For years, I been to scared to be with anyone for fear I'd have to confront my inner need, imagine feeling dead in your 30's sexually because you're to afraid to admit you were wrong about yourself, and too weak to grow into something new bold and worst of all different.

 

I felt as if I spent too many years down the wrong track, can't teach an old bitch new tricks. 

2 years ago. August 18, 2022 at 11:59 AM

I awaken from a dream wondering whats happening my nipples standing like peaks adding body and dimension to my curvey slightly salty breasts. 

 

Still waking to realize I'm not just arousing for the mourning but arousal has already taken my body on a journey wet with anticipation I set forth a long sigh.

 

Why oh why do you not share my bed? Instead I feel this moment is wasted, toys don't fill me with the same release they once did. Silicone glass motorized it doesn't matter nothing compares to you to what we could achieve together.

 

Yet it seems now and forever here I am lamenting just how distant we are. Yet we're we ever together or was it all just a dream in this nightmare of a life.

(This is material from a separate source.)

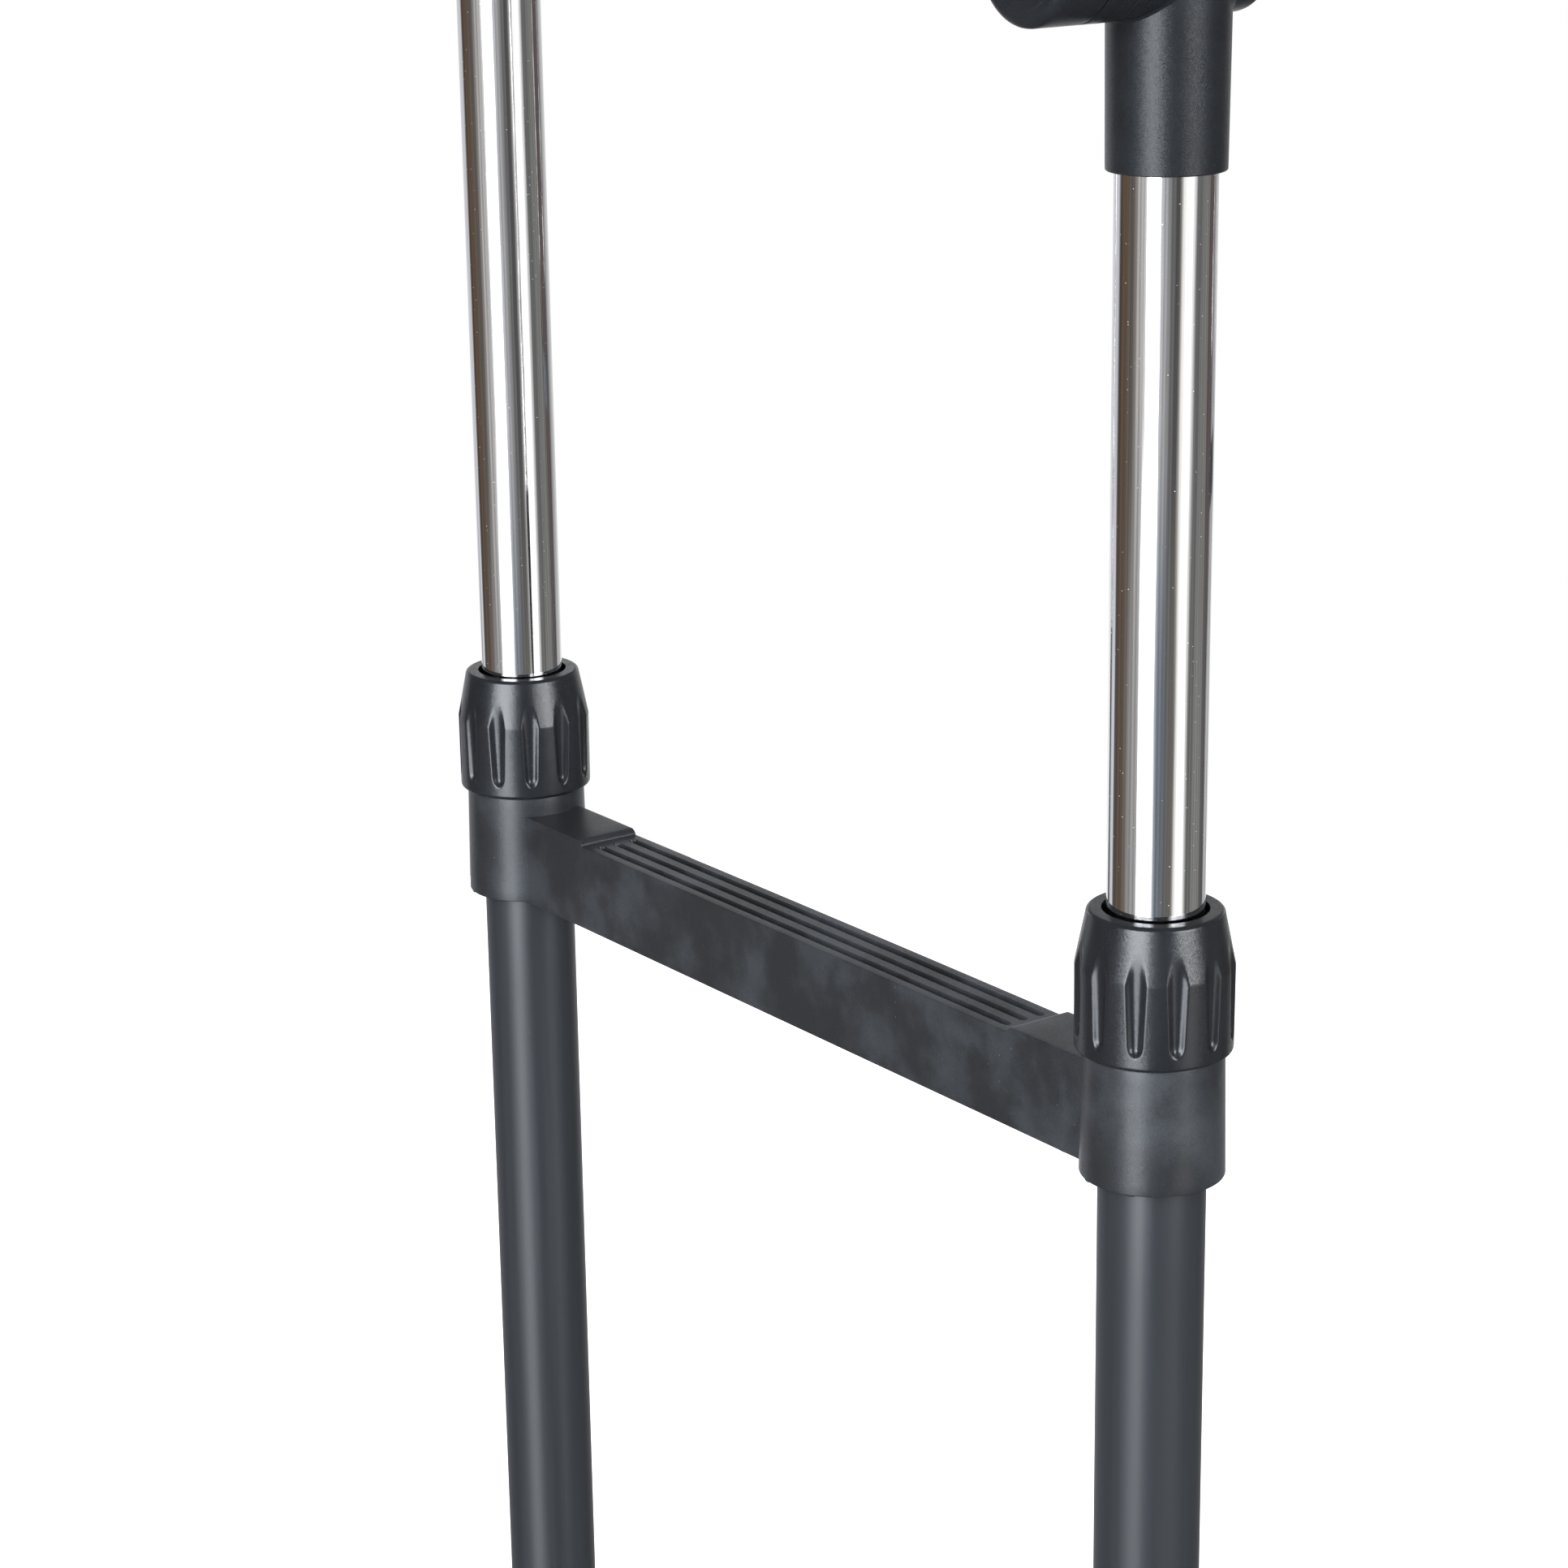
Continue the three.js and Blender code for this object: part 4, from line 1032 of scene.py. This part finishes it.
# The same, nearer to the floor
lowBands = {
    "back of the pale side": (-180, (0.42, 0.42, 0.42)),
    "left softbox": (-168, -149, (6.8, 7.1, 7.4)),
    "left softbox shade": (-143, (0.90, 0.93, 0.99)),
    "blue screen": (-136, -128, (0.165, 0.188, 0.225)),
    "lamp foot": (-122, -116, (0.140, 0.148, 0.160)),
    "dark corner": (-109, -99, (0.135, 0.132, 0.122)),
    "front softbox edge": (-92, (0.75, 0.74, 0.69)),
    "front softbox": (-86, -71, (1.22, 1.22, 1.18)),
    "screen edge": (-60, -50, (0.160, 0.164, 0.160)),
    "grey wall": (-38, -24, (0.225, 0.225, 0.215)),
    "far wall": (-10, -2, (0.100, 0.092, 0.094)),
    "white sweep": (9, 22, (0.56, 0.56, 0.56)),
    "white wall": (40, 76, (1.00, 1.00, 1.01)),
    "blue line": (87, (0.18, 0.18, 0.20)),
    "sweep edge": (97, 104, (0.70, 0.70, 0.75)),
    "dark line": (111, 115, (0.090, 0.088, 0.094)),
    "brown door": (121, 141, (0.118, 0.090, 0.068)),
    "pale side": (165, 180, (0.34, 0.335, 0.33)),
}
# The same, above the horizon
highBands = {
    "left softbox": (-168, -145, (14.4, 14.9, 15.6)),
    "dark room": (-135, -101, (0.07, 0.07, 0.075)),
    "front softbox": (-92, -70, (14.6, 15.0, 15.4)),
    "side wall": (-58, 2, (0.08, 0.08, 0.08)),
    "white sweep": (22, 88, (1.15, 1.15, 1.16)),
    "back wall": (104, 176, (0.07, 0.068, 0.065)),
}
level = {
    "camera": 1.0, "soft": 0.25, "ceiling": (0.15, 0.15, 0.155), "floor": (0.14, 0.14, 0.143),
    "highSpan": (0.0, 0.12), "lowSpan": (-0.19, -0.27), "ceilingSpan": (0.16, 0.34),
    "floorSpan": (-0.34, -0.62), "uprights": 75.0, "uprightSpan": (0.32, 0.68), "uprightDepth": 0.22,
}


# Colour ramp over the angle round Z, with a stop at every angle of the bands
def bandRamp(n, share, bandSet):
    ramp = n.add("ValToRGB", {0: share})
    stops = ramp.color_ramp.elements
    edges = sorted((place / 360 + 0.5, colour) for *ends, colour in bandSet.values() for place in ends)
    stops[0].position, stops[0].color = edges[0][0], opaque(edges[0][1])
    stops[1].position, stops[1].color = edges[-1][0], opaque(edges[-1][1])
    for place, colour in edges[1:-1]:
        stops.new(place).color = opaque(colour)
    return ramp.outputs[0]


# White for the camera, dim for soft light, and for shiny surfaces the bands. By height these run from
# a plain floor over the low, middle and high bands to a plain ceiling. Fine uprights vary them.
def makeWorld():
    world = bpy.data.worlds.new("studio")
    bpy.context.scene.world = world
    world.use_nodes = True
    world.cycles.sampling_method = "NONE"
    n = Nodes(world.node_tree)
    direction = n.add("TexCoord").outputs["Generated"]
    axes = n.add("SeparateXYZ", {0: direction}).outputs
    angle, height = n.sums("ARCTAN2", axes["Y"], axes["X"]), axes["Z"]
    share = n.sums("MULTIPLY_ADD", angle, 1 / (2 * math.pi), 0.5)
    above, below = n.ranged(height, *level["highSpan"]), n.ranged(height, *level["lowSpan"])
    horizon = n.mixed(above, bandRamp(n, share, bands), bandRamp(n, share, highBands))
    horizon = n.mixed(below, horizon, bandRamp(n, share, lowBands))
    place = n.add("CombineXYZ", {0: n.sums("MULTIPLY", share, level["uprights"]), 1: height}).outputs[0]
    numbers = {"Vector": place, "Scale": 1.0, "Detail": 2.0}
    lines = n.add("TexNoise", numbers, noise_dimensions="2D").outputs["Fac"]
    dark, light = 1 - level["uprightDepth"], 1 + level["uprightDepth"]
    horizon = n.scaled(horizon, n.ranged(lines, *level["uprightSpan"], dark, light))
    studio = n.mixed(n.ranged(height, *level["ceilingSpan"]), horizon, level["ceiling"])
    studio = n.mixed(n.ranged(height, *level["floorSpan"]), studio, level["floor"])
    path = n.add("LightPath")
    shiny = n.sums("MAXIMUM", path.outputs["Is Glossy Ray"], path.outputs["Is Transmission Ray"])
    colour = n.mixed(shiny, (level["soft"],) * 3, studio)
    colour = n.mixed(path.outputs["Is Camera Ray"], colour, (level["camera"],) * 3)
    background = n.add("Background", {"Color": colour, "Strength": 1.0})
    n.add("OutputWorld", {"Surface": background.outputs[0]})


makeWorld()

lamps = {
    "left lamp": {"azimuth": -157, "elevation": 22, "distance": 2.4, "size": 1.3, "power": 46},
    "front lamp": {"azimuth": -81, "elevation": 25, "distance": 2.4, "size": 1.2, "power": 26},
    "back lamp": {"azimuth": 60, "elevation": 35, "distance": 3.0, "size": 1.8, "power": 30},
}
lampAim = Vector((0, 0, 0.7))
for name, lamp in lamps.items():
    data = bpy.data.lights.new(name, "AREA")
    data.energy, data.size = lamp["power"], lamp["size"]
    made = linked(name, data)
    around, up = math.radians(lamp["azimuth"]), math.radians(lamp["elevation"])
    out = Vector((math.cos(around) * math.cos(up), math.sin(around) * math.cos(up), math.sin(up)))
    made.location = lampAim + out * lamp["distance"]
    made.rotation_mode = "QUATERNION"
    made.rotation_quaternion = (-out).to_track_quat("-Z", "Y")
    made.visible_camera = False
    made.visible_glossy = False

# Camera, as the photograph was taken: place in metres, heading clockwise from +Y, dip and roll
shot = {
    "place": (-1.000956, -0.830909, 1.220921), "heading": 35.5556, "dip": 16.6262, "roll": -0.8503,
    "lens": 86.99, "sensor": 36, "near": 0.05, "far": 50,
}
heading, dip, roll = (math.radians(shot[key]) for key in ("heading", "dip", "roll"))
ahead = Vector((math.sin(heading) * math.cos(dip), math.cos(heading) * math.cos(dip), -math.sin(dip)))
right = Vector((math.cos(heading), -math.sin(heading), 0))
up = right.cross(ahead)
rolledRight = math.cos(roll) * right + math.sin(roll) * up
rolledUp = -math.sin(roll) * right + math.cos(roll) * up
cameraData = bpy.data.cameras.new("photo camera")
cameraData.lens, cameraData.sensor_width = shot["lens"], shot["sensor"]
cameraData.clip_start, cameraData.clip_end = shot["near"], shot["far"]
camera = linked("photo camera", cameraData)
axes = Matrix((rolledRight, rolledUp, -ahead)).transposed().to_4x4()
camera.matrix_world = Matrix.Translation(shot["place"]) @ axes
bpy.context.scene.camera = camera
bpy.context.scene.view_settings.view_transform = "Standard"
print("stage, lights and camera made")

2 years ago. August 17, 2022 at 10:10 AM

I woke up again tonight wet ready and flush my pussy ultra pink and open with anticipation. I don't know why this change has happened so drastically. My body went from guys take em or leave em to its chomping at the bit for a man to make me his bitch and fill me with his cock and cum.

 

Not that long ago, when I would get like this id often self harm or do some other punishment to try and get my body back in line. Yet I made a promise to my friend I'd never do that again I had no idea with an unchecked sex drive it be driving me to claw the walls with desire. 

 

I despise my innate drive to mate with men this primitive instinct that is as much a part of who I am as my own heart beat. I feel is defeating me. I don't know how I'm going to destory it but I feel I somehow must because I refuse to be consumed by this insatiable lust.